> _Material shown_:
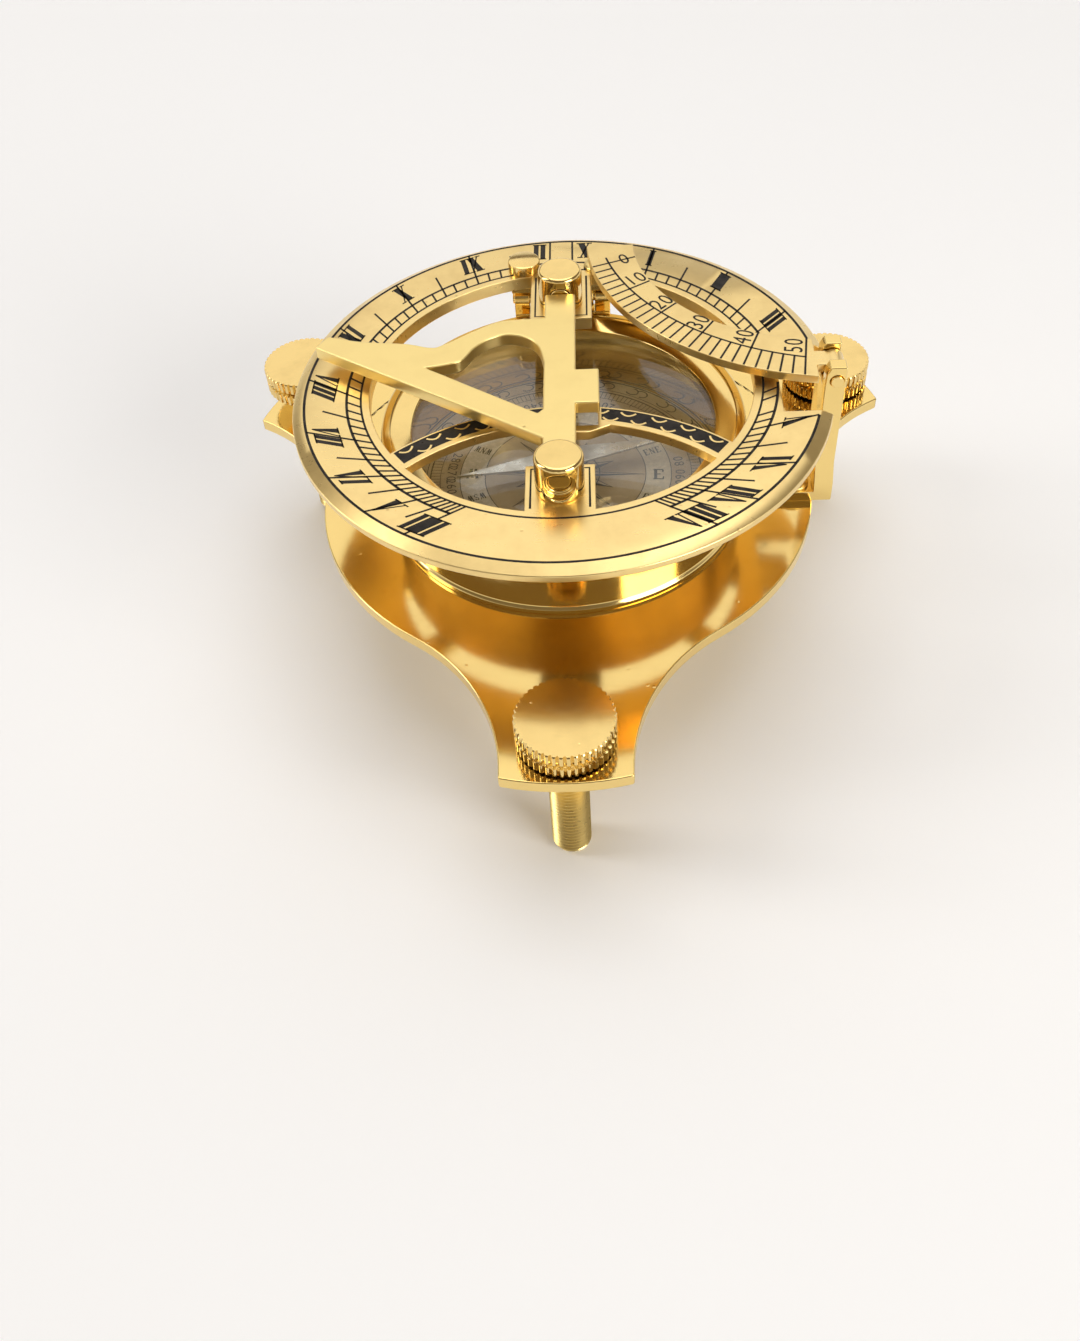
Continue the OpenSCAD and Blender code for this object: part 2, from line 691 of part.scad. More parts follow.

* * *

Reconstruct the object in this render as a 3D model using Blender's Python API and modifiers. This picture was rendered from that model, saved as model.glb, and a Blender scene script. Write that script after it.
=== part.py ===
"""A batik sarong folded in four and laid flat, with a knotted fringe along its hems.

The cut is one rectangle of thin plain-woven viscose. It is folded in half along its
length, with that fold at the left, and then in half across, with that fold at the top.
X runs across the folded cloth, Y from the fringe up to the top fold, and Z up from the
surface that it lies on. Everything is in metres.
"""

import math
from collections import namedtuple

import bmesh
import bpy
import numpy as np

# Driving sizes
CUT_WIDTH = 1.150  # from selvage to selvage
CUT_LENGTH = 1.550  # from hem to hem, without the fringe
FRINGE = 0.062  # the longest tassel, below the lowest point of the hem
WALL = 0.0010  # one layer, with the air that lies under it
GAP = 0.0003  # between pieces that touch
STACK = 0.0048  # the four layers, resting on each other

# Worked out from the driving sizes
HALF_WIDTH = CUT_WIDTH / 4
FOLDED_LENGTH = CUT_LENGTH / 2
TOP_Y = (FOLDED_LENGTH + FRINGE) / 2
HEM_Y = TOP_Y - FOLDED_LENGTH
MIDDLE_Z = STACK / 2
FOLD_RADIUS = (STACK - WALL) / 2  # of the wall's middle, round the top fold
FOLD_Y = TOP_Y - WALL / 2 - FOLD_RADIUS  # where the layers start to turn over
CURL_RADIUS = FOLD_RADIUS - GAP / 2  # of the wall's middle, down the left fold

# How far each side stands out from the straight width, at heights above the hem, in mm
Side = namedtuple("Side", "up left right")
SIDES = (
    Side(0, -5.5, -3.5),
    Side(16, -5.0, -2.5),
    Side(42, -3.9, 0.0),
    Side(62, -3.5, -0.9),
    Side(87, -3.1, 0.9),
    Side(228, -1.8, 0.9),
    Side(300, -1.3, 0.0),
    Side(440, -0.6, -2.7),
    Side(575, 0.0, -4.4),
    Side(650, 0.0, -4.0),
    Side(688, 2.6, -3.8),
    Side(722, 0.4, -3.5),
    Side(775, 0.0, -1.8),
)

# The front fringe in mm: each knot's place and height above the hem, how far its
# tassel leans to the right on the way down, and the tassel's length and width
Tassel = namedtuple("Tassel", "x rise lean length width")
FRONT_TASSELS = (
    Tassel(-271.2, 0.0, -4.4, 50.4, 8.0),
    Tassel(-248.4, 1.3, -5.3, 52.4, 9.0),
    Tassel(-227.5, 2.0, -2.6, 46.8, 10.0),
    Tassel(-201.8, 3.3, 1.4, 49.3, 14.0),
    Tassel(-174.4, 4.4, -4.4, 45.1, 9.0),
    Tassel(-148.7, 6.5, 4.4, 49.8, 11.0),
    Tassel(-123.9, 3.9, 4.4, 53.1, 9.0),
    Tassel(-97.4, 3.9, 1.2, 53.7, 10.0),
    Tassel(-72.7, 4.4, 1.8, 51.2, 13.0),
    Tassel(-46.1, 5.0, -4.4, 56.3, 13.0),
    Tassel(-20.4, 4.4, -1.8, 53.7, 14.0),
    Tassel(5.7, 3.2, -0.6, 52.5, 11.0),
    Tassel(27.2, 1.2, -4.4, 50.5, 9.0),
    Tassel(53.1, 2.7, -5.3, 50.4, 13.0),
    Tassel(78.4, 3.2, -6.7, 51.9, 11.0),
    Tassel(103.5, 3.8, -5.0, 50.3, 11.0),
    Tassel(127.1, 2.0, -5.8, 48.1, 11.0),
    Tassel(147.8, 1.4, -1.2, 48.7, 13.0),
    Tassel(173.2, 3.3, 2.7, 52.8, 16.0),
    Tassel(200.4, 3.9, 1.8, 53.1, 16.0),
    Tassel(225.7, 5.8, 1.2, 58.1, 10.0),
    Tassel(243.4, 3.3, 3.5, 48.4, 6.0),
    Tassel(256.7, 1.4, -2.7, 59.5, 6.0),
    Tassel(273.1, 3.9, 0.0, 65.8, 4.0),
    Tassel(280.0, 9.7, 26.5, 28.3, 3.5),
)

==

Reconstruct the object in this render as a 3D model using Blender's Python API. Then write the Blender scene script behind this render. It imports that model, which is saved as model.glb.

> _Objective_: Above are the records; print exactly the lines from the line with "script after it." to the line with "along its hems.", including both, and nothing else.

> _Answer to this task_:
Reconstruct the object in this render as a 3D model using Blender's Python API and modifiers. This picture was rendered from that model, saved as model.glb, and a Blender scene script. Write that script after it.
=== part.py ===
"""A batik sarong folded in four and laid flat, with a knotted fringe along its hems.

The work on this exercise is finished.